Why, then, is the distance between little rhythm and no rhythm so small, and yet so significant? Perhaps it is because there is still an orderly flow of notes through time when there is little or loose rhythmic treatment in a piece like the Tristan Prelude, but if it were stripped of its rhythm, we would end up with a mess that is neither graceful nor emotional (at least, incorrectly emotional and simply shocking) because it lacks the order it requires to convey its message. Little rhythmic treatment is still a modernist concept (though with its roots in romanticism, which is why it does not stand out as much in the Prelude), but this piece manages to balance between a modernist approach to rhythm and a romantic one, creating another beautiful element of the masterpiece.

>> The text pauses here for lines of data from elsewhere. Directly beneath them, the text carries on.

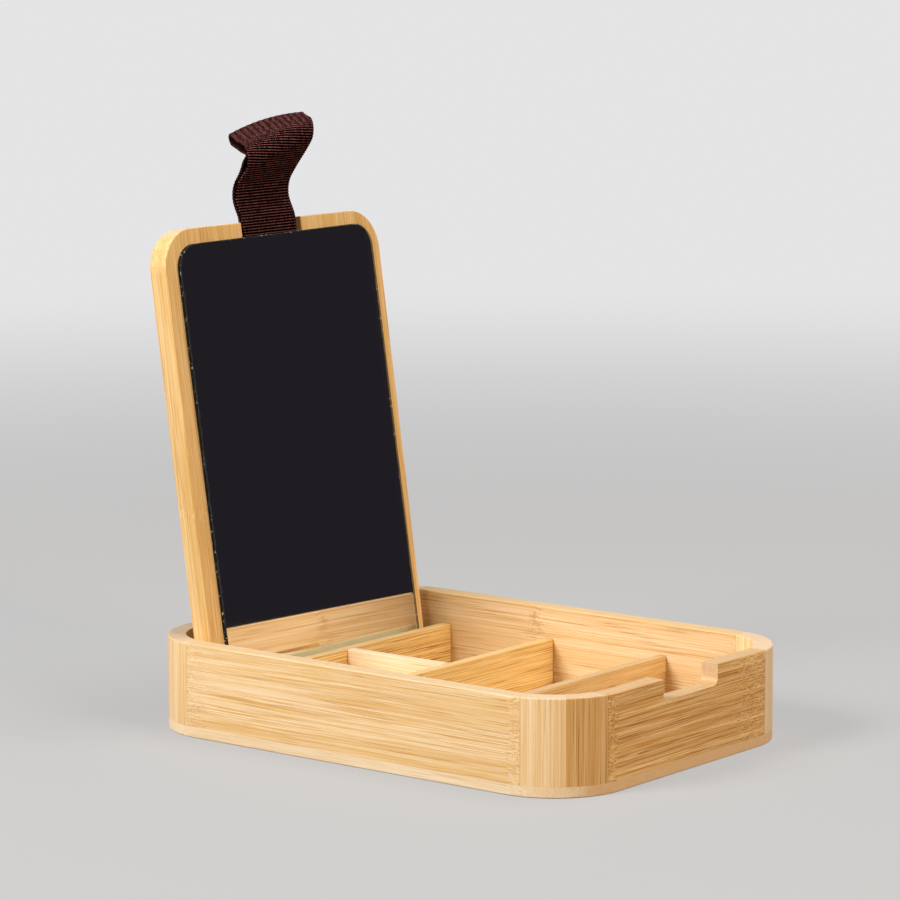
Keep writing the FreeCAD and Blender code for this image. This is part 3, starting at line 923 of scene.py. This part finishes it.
# Woven nylon: every rib is a row of short warp floats, each a pair of yarns, staggered from rib
# to rib
def webbingMaterial(strap, settings):
    material, tree, shader = newMaterial("redBrownWebbing", settings["shader"])
    place = tree.nodes.new("ShaderNodeUVMap")
    place.uv_map = "flat"
    u, v = splitXyz(tree, place.outputs[0])[:2]

    def offMiddle(value):
        within = mathNode(tree, "FRACT", value)
        return mathNode(tree, "ABSOLUTE", mathNode(tree, "SUBTRACT", within, 0.5))

    def attribute(name):
        node = tree.nodes.new("ShaderNodeAttribute")
        node.attribute_name = name
        return node.outputs["Fac"]

    ribs = mathNode(tree, "DIVIDE", u, strap["ribPitch"] * mm)
    floats = mathNode(tree, "DIVIDE", v, settings["floatPitch"] * mm)
    columns = mathNode(tree, "DIVIDE", v, strap["columnPitch"] * mm)
    rib = mathNode(tree, "FLOOR", ribs)
    floats = mathNode(tree, "MULTIPLY_ADD", rib, settings["floatShift"], floats)
    valley = ramp(tree, offMiddle(ribs), *settings["valleyEdge"])
    seam = ramp(tree, offMiddle(floats), *settings["seamEdge"])
    groove = ramp(tree, offMiddle(columns), *settings["grooveEdge"])
    flap, outer = attribute("flap"), attribute("outer")
    yarns = noise(tree, place.outputs[0], *settings["yarnNoise"])
    crest, body, deep = (opaque(settings[tone]) for tone in ("crest", "body", "deep"))

    def flapShare(key):
        base, more = settings[key]
        return mathNode(tree, "MULTIPLY_ADD", flap, more, base)

    grooveShade = mathNode(tree, "MULTIPLY", groove, flapShare("grooveShadeShare"))
    valleyShade = mathNode(tree, "MULTIPLY", valley, flapShare("valleyShadeShare"))
    colour = mixColour(tree, ramp(tree, yarns, *settings["yarnEdge"]), body, crest)
    colour = mixColour(tree, flapShare("bodyShare"), colour, body)
    # painted shade: the seams between floats, the grooves between columns and the valleys between
    # ribs are darkened to near black, as shade falls in them
    colour = mixColour(tree, mathNode(tree, "MULTIPLY", seam, settings["seamShadeShare"]), colour, deep)
    colour = mixColour(tree, grooveShade, colour, deep)
    colour = mixColour(tree, valleyShade, colour, deep)
    # painted shade on the inner face, where the layers shade each other
    colour = mixColour(tree, ramp(tree, outer, *settings["innerShadeEdge"]), colour, deep)
    tree.links.new(colour, shader.inputs["Base Color"])
    yarnHeight, seamHeight = settings["height"]
    sunk = mathNode(tree, "MULTIPLY", seam, seamHeight)
    height = mathNode(tree, "MULTIPLY_ADD", yarns, yarnHeight, sunk)
    addBump(tree, shader, height, *settings["bump"])
    return material


makeCamera(cameraSettings)
for lampName, lampValues in lampSettings.items():
    makeLamp(lampName, **lampValues)
makeFloor(stageSettings)
makeReflectionCard(reflectionCardSettings)
makeWorld(stageSettings)
print("camera, lamps and stage made")
dressBamboo(makeBambooGroup())
dressMirror(mirrorSettings)
print("frame dressed")
makeStrap(strapSettings)
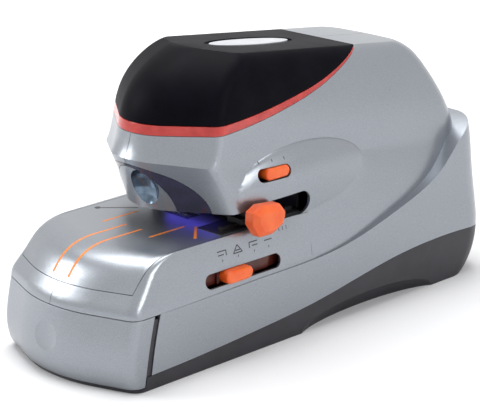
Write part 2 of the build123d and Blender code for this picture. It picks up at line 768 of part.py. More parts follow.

The Tristan und Isolde Prelude seems to have found a happy medium between two vastly different musical eras. Its impact is romantically, emotionally valid rather than shocking, and it does this through the use of elements that were incredibly progressive for its time, leading into what is now called modernism. Wagner’s masterful work was created from the inspiration of Mathilde Wesendonck, but eventually their relationship fell apart, and it was not long before he had to find another impresario for support. One wonders, though: if Mathilde had not been married, Wagner also had no wife at home, would their relationship have continued to marriage and true love? Would Wagner’s inspiration have come true, with him living out his own opera until death? We can never find out, but we know that Wagner was not fruitless: he produced one of the most classic operas ever.